### Dataset excerpt

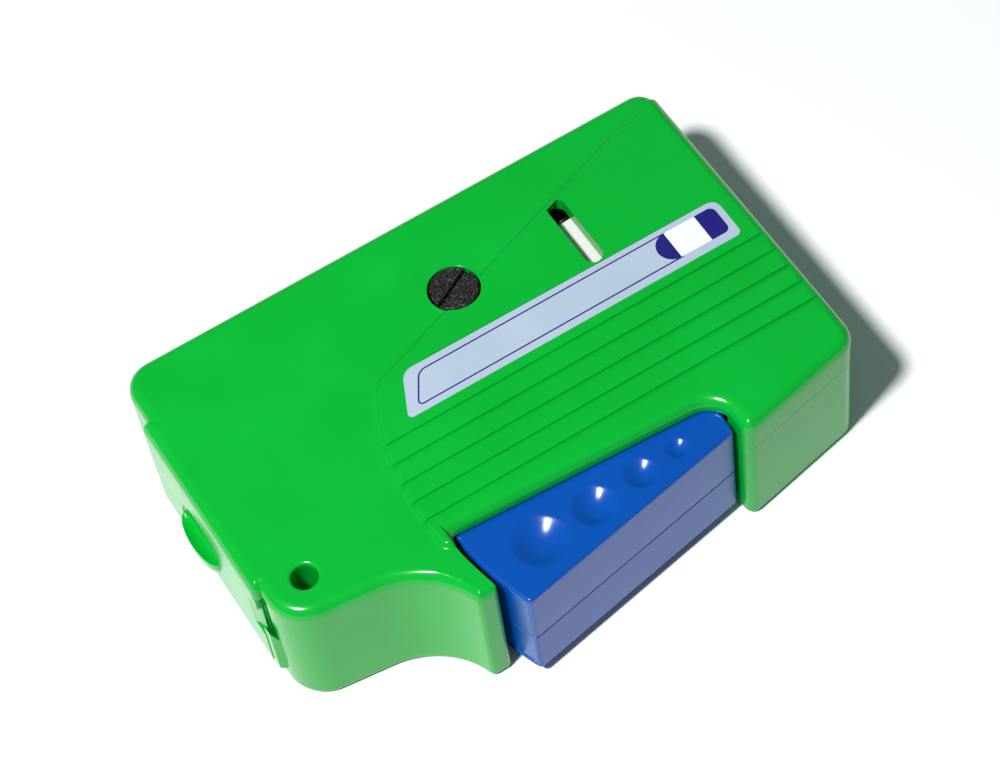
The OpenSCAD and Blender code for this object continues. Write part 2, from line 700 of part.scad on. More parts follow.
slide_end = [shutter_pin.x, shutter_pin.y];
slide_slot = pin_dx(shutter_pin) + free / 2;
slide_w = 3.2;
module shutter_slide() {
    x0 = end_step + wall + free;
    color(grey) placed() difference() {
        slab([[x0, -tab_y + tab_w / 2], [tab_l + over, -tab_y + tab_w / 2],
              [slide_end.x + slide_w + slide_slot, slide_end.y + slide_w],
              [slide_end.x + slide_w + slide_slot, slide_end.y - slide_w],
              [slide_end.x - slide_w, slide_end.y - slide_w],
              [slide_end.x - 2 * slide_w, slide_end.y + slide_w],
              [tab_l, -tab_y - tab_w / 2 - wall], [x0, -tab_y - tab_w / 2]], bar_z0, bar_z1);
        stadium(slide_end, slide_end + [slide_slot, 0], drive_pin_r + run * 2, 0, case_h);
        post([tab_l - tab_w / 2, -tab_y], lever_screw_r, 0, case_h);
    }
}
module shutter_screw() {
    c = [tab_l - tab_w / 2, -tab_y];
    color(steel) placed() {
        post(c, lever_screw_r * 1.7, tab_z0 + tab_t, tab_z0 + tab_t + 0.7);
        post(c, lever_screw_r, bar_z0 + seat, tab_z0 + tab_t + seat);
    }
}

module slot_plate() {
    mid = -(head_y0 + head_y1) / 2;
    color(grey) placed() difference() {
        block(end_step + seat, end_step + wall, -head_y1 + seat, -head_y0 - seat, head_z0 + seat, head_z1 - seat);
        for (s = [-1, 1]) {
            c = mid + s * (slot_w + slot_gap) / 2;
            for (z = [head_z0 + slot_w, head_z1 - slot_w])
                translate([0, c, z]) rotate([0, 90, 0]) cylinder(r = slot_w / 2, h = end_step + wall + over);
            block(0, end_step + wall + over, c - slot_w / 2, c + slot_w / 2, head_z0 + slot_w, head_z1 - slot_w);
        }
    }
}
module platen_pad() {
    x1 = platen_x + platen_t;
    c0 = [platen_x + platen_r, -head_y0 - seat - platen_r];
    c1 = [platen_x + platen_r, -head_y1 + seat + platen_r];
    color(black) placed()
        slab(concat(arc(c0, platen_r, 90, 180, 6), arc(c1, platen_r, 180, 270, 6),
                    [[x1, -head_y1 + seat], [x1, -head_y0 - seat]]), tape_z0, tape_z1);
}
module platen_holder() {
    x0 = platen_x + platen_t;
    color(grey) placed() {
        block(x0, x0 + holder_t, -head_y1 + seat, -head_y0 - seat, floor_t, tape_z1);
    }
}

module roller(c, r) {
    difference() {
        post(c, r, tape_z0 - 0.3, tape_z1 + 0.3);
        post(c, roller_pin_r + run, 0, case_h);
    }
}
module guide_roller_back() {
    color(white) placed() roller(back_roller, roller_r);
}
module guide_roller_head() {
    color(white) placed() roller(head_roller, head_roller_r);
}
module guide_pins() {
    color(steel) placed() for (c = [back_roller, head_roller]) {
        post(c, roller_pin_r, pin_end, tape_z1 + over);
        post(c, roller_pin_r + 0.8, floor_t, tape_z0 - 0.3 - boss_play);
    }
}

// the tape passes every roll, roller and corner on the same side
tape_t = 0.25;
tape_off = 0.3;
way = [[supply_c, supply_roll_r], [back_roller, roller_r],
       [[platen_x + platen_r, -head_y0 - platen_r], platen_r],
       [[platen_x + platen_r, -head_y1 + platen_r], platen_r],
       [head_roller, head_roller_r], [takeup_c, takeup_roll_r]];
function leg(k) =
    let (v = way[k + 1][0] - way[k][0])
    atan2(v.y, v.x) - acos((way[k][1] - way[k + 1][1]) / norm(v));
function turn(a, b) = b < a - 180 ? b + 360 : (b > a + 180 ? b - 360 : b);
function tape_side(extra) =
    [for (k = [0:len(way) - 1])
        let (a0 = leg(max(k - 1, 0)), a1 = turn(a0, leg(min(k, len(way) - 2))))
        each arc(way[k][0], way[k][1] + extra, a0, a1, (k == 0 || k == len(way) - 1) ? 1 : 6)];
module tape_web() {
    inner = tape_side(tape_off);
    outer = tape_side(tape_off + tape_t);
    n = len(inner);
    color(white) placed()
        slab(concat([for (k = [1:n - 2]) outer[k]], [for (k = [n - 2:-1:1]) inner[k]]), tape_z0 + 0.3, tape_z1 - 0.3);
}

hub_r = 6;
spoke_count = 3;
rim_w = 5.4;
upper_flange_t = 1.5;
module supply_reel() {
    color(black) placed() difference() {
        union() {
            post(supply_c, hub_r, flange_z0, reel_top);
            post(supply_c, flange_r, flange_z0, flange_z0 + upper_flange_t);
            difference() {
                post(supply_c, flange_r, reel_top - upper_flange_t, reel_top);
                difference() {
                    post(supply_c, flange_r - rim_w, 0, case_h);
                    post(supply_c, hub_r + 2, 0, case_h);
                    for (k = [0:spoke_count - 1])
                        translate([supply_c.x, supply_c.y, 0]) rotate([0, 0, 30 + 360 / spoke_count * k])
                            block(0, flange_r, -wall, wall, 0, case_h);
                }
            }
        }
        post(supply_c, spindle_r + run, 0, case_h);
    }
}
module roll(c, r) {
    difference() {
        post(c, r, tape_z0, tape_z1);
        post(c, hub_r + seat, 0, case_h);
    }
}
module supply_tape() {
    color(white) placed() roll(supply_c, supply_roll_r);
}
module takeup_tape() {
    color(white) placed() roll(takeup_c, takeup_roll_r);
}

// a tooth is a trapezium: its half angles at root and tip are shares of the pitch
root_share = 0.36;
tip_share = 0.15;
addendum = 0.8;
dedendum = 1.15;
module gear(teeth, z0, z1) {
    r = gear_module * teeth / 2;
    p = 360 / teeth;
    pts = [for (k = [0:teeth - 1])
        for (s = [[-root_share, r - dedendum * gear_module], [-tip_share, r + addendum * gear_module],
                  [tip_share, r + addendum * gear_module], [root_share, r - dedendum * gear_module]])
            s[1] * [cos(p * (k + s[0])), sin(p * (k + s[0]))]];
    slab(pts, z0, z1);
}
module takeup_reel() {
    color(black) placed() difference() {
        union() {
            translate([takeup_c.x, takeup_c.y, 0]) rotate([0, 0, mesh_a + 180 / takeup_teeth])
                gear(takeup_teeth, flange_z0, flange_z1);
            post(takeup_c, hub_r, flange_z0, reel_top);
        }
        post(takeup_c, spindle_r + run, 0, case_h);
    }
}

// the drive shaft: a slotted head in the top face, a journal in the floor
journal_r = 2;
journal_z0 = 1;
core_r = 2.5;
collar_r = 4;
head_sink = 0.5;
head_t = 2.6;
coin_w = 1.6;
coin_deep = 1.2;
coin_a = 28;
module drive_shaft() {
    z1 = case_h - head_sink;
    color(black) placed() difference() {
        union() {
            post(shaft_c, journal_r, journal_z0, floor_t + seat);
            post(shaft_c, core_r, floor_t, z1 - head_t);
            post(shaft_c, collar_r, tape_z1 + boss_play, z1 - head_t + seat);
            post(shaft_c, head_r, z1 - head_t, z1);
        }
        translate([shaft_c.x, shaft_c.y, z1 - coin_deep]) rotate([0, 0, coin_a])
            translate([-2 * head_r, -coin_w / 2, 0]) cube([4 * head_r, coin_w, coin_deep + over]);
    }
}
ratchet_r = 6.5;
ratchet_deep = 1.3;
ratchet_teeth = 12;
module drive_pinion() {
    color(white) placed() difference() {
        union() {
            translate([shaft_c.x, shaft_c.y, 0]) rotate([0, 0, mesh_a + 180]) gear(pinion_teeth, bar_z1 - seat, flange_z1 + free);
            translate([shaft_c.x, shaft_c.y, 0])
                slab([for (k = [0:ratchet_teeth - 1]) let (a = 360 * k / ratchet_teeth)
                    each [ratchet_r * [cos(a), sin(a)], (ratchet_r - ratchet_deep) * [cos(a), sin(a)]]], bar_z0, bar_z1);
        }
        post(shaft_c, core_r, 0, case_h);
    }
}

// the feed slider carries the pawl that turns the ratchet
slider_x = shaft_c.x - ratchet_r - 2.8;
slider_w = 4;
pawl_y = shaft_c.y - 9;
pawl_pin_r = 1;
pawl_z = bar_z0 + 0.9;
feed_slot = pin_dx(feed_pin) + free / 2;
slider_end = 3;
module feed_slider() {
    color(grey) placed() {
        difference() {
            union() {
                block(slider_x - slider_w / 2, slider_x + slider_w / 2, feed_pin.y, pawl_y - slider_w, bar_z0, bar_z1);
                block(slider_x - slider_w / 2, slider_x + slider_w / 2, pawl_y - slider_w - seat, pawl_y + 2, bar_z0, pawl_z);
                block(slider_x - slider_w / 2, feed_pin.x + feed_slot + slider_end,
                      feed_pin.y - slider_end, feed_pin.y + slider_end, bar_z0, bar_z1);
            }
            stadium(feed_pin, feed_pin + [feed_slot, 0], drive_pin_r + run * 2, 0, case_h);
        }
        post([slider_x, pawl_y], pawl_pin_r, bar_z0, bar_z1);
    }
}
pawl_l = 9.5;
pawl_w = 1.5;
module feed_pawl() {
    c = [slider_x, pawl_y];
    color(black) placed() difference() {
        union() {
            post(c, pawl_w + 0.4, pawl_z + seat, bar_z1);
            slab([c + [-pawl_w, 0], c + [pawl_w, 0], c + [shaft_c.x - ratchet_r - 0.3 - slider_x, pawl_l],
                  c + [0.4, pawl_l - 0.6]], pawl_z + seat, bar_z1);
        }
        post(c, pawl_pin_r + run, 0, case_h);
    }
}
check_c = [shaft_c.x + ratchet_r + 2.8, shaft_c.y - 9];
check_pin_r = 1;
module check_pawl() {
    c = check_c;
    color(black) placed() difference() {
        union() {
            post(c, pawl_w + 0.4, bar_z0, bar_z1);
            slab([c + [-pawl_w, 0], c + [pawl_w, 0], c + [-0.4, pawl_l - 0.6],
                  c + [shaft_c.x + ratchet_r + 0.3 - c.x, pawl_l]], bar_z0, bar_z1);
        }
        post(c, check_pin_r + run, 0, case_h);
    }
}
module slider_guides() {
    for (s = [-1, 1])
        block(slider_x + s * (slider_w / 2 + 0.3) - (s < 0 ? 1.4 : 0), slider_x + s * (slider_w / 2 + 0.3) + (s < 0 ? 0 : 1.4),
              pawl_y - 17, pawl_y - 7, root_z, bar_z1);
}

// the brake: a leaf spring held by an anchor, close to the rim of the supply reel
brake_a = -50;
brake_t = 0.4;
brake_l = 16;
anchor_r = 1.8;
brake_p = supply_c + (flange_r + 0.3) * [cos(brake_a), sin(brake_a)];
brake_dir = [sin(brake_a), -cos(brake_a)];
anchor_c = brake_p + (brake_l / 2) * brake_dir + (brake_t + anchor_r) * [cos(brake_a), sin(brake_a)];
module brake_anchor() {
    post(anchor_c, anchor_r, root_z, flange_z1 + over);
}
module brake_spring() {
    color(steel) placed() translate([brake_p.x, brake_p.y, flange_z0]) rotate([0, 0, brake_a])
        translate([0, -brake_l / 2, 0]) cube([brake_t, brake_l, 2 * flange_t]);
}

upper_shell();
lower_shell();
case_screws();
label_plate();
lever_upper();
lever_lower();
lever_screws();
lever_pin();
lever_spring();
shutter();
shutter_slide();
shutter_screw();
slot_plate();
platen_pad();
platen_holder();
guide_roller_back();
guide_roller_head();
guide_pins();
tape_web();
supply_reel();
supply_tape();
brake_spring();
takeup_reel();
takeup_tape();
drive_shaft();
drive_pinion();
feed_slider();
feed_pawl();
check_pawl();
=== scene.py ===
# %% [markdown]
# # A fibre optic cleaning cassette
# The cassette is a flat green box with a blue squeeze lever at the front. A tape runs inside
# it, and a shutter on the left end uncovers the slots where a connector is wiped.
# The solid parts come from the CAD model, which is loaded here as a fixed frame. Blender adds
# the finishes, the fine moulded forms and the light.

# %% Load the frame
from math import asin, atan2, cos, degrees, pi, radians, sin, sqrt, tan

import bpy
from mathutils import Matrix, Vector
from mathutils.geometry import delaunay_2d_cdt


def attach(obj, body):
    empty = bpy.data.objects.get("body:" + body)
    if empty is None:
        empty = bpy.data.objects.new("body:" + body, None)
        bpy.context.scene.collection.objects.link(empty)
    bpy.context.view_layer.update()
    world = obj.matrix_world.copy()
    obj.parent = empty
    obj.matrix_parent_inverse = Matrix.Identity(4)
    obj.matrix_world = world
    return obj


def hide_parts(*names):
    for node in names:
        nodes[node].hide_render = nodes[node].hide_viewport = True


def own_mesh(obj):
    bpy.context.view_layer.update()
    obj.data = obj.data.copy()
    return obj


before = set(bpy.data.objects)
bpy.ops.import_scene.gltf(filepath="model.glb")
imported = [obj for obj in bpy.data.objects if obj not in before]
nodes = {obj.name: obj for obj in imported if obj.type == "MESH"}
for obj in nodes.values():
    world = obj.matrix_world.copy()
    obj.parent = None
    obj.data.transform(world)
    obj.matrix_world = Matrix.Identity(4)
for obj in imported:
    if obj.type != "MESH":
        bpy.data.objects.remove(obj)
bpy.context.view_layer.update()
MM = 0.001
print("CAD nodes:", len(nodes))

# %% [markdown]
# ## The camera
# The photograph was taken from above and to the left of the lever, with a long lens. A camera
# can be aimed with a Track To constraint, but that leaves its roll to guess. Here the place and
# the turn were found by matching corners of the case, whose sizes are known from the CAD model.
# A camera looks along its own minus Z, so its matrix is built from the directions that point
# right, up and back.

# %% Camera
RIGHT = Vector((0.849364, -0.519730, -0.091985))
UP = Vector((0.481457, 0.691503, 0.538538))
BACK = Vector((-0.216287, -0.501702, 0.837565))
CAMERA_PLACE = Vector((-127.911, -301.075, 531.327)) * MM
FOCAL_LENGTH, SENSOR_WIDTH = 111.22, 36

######

Exercise directions> Where a line in the material contains "empty", copy that line.

Result for this task>
    empty = bpy.data.objects.get("body:" + body)
    if empty is None:
        empty = bpy.data.objects.new("body:" + body, None)
        bpy.context.scene.collection.objects.link(empty)
    obj.parent = empty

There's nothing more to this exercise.